Source material
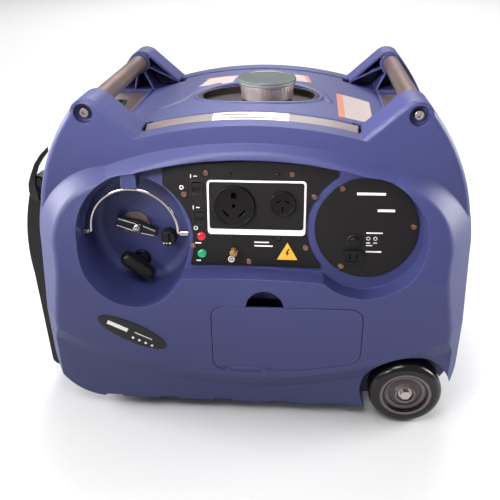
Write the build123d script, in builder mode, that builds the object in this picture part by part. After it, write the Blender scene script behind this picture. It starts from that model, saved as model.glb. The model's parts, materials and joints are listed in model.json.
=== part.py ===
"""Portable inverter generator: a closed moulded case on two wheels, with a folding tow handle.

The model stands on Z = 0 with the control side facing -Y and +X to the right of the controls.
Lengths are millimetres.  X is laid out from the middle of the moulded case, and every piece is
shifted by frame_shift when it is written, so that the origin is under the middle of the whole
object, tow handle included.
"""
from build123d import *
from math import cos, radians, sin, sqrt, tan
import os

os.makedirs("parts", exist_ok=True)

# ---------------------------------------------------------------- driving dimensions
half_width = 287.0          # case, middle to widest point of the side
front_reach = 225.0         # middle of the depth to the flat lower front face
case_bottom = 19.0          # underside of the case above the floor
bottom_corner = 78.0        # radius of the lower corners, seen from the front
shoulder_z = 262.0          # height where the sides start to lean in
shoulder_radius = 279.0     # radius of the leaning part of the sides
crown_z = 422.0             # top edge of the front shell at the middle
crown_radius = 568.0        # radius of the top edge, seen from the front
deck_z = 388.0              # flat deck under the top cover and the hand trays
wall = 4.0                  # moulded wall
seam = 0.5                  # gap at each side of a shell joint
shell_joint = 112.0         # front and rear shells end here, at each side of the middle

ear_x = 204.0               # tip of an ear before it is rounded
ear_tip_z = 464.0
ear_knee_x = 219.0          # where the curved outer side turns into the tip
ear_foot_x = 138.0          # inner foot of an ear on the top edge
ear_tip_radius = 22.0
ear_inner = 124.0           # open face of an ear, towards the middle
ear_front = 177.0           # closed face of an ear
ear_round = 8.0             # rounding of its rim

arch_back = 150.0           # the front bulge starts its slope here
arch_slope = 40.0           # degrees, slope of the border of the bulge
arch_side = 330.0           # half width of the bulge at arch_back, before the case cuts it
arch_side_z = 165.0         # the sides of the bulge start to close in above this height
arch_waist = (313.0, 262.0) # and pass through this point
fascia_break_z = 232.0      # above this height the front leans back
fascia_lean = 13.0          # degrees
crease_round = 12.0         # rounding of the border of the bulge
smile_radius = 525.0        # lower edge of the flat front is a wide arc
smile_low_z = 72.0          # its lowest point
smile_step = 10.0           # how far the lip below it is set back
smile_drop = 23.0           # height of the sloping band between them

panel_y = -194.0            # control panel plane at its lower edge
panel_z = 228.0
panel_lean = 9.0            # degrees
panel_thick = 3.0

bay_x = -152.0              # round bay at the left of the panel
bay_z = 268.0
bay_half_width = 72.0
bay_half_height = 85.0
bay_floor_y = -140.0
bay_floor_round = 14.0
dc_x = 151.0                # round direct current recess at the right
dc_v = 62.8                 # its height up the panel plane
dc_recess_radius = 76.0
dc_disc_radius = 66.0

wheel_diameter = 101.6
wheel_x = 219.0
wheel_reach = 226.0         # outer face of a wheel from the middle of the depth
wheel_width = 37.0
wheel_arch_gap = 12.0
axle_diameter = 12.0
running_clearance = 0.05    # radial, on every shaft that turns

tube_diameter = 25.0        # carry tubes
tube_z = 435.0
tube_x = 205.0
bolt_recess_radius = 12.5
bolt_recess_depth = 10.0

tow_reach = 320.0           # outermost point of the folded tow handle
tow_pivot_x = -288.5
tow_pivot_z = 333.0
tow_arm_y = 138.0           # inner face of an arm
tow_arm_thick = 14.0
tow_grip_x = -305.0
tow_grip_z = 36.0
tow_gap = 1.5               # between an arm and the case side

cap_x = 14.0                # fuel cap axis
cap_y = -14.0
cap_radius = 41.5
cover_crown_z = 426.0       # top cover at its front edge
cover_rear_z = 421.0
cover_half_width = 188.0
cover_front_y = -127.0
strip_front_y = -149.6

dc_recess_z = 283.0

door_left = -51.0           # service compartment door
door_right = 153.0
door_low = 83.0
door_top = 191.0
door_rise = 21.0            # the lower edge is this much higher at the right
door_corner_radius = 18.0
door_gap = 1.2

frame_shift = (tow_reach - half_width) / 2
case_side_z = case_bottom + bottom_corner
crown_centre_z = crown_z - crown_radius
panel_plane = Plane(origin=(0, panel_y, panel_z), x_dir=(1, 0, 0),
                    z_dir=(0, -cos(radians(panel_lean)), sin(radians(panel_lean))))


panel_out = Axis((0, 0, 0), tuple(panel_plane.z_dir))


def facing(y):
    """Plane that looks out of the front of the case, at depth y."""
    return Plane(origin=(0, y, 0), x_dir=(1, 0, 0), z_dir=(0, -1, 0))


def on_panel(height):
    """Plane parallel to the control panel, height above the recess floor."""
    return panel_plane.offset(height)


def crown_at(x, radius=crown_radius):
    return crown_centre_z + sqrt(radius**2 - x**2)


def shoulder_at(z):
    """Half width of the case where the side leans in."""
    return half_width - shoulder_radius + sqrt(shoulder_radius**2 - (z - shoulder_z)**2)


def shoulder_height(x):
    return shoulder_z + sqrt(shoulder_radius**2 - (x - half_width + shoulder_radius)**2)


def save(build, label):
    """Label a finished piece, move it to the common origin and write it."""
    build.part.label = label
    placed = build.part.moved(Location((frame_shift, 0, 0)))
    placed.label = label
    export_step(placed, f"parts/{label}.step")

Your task
Exactly reproduce every line of the data above.

Task answer
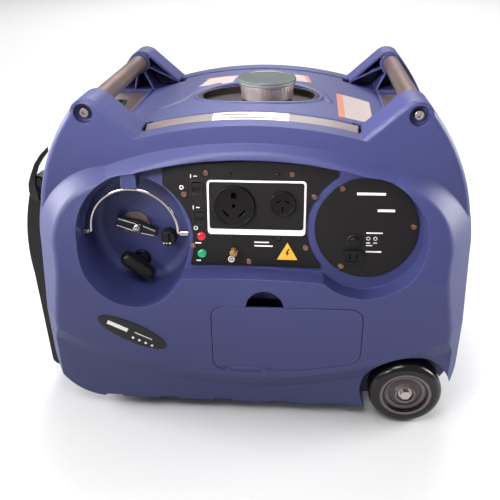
Write the build123d script, in builder mode, that builds the object in this picture part by part. After it, write the Blender scene script behind this picture. It starts from that model, saved as model.glb. The model's parts, materials and joints are listed in model.json.
=== part.py ===
"""Portable inverter generator: a closed moulded case on two wheels, with a folding tow handle.

The model stands on Z = 0 with the control side facing -Y and +X to the right of the controls.
Lengths are millimetres.  X is laid out from the middle of the moulded case, and every piece is
shifted by frame_shift when it is written, so that the origin is under the middle of the whole
object, tow handle included.
"""
from build123d import *
from math import cos, radians, sin, sqrt, tan
import os

os.makedirs("parts", exist_ok=True)

# ---------------------------------------------------------------- driving dimensions
half_width = 287.0          # case, middle to widest point of the side
front_reach = 225.0         # middle of the depth to the flat lower front face
case_bottom = 19.0          # underside of the case above the floor
bottom_corner = 78.0        # radius of the lower corners, seen from the front
shoulder_z = 262.0          # height where the sides start to lean in
shoulder_radius = 279.0     # radius of the leaning part of the sides
crown_z = 422.0             # top edge of the front shell at the middle
crown_radius = 568.0        # radius of the top edge, seen from the front
deck_z = 388.0              # flat deck under the top cover and the hand trays
wall = 4.0                  # moulded wall
seam = 0.5                  # gap at each side of a shell joint
shell_joint = 112.0         # front and rear shells end here, at each side of the middle

ear_x = 204.0               # tip of an ear before it is rounded
ear_tip_z = 464.0
ear_knee_x = 219.0          # where the curved outer side turns into the tip
ear_foot_x = 138.0          # inner foot of an ear on the top edge
ear_tip_radius = 22.0
ear_inner = 124.0           # open face of an ear, towards the middle
ear_front = 177.0           # closed face of an ear
ear_round = 8.0             # rounding of its rim

arch_back = 150.0           # the front bulge starts its slope here
arch_slope = 40.0           # degrees, slope of the border of the bulge
arch_side = 330.0           # half width of the bulge at arch_back, before the case cuts it
arch_side_z = 165.0         # the sides of the bulge start to close in above this height
arch_waist = (313.0, 262.0) # and pass through this point
fascia_break_z = 232.0      # above this height the front leans back
fascia_lean = 13.0          # degrees
crease_round = 12.0         # rounding of the border of the bulge
smile_radius = 525.0        # lower edge of the flat front is a wide arc
smile_low_z = 72.0          # its lowest point
smile_step = 10.0           # how far the lip below it is set back
smile_drop = 23.0           # height of the sloping band between them

panel_y = -194.0            # control panel plane at its lower edge
panel_z = 228.0
panel_lean = 9.0            # degrees
panel_thick = 3.0

bay_x = -152.0              # round bay at the left of the panel
bay_z = 268.0
bay_half_width = 72.0
bay_half_height = 85.0
bay_floor_y = -140.0
bay_floor_round = 14.0
dc_x = 151.0                # round direct current recess at the right
dc_v = 62.8                 # its height up the panel plane
dc_recess_radius = 76.0
dc_disc_radius = 66.0

wheel_diameter = 101.6
wheel_x = 219.0
wheel_reach = 226.0         # outer face of a wheel from the middle of the depth
wheel_width = 37.0
wheel_arch_gap = 12.0
axle_diameter = 12.0
running_clearance = 0.05    # radial, on every shaft that turns

tube_diameter = 25.0        # carry tubes
tube_z = 435.0
tube_x = 205.0
bolt_recess_radius = 12.5
bolt_recess_depth = 10.0

tow_reach = 320.0           # outermost point of the folded tow handle
tow_pivot_x = -288.5
tow_pivot_z = 333.0
tow_arm_y = 138.0           # inner face of an arm
tow_arm_thick = 14.0
tow_grip_x = -305.0
tow_grip_z = 36.0
tow_gap = 1.5               # between an arm and the case side

cap_x = 14.0                # fuel cap axis
cap_y = -14.0
cap_radius = 41.5
cover_crown_z = 426.0       # top cover at its front edge
cover_rear_z = 421.0
cover_half_width = 188.0
cover_front_y = -127.0
strip_front_y = -149.6

dc_recess_z = 283.0

door_left = -51.0           # service compartment door
door_right = 153.0
door_low = 83.0
door_top = 191.0
door_rise = 21.0            # the lower edge is this much higher at the right
door_corner_radius = 18.0
door_gap = 1.2

frame_shift = (tow_reach - half_width) / 2
case_side_z = case_bottom + bottom_corner
crown_centre_z = crown_z - crown_radius
panel_plane = Plane(origin=(0, panel_y, panel_z), x_dir=(1, 0, 0),
                    z_dir=(0, -cos(radians(panel_lean)), sin(radians(panel_lean))))


panel_out = Axis((0, 0, 0), tuple(panel_plane.z_dir))


def facing(y):
    """Plane that looks out of the front of the case, at depth y."""
    return Plane(origin=(0, y, 0), x_dir=(1, 0, 0), z_dir=(0, -1, 0))


def on_panel(height):
    """Plane parallel to the control panel, height above the recess floor."""
    return panel_plane.offset(height)


def crown_at(x, radius=crown_radius):
    return crown_centre_z + sqrt(radius**2 - x**2)


def shoulder_at(z):
    """Half width of the case where the side leans in."""
    return half_width - shoulder_radius + sqrt(shoulder_radius**2 - (z - shoulder_z)**2)


def shoulder_height(x):
    return shoulder_z + sqrt(shoulder_radius**2 - (x - half_width + shoulder_radius)**2)


def save(build, label):
    """Label a finished piece, move it to the common origin and write it."""
    build.part.label = label
    placed = build.part.moved(Location((frame_shift, 0, 0)))
    placed.label = label
    export_step(placed, f"parts/{label}.step")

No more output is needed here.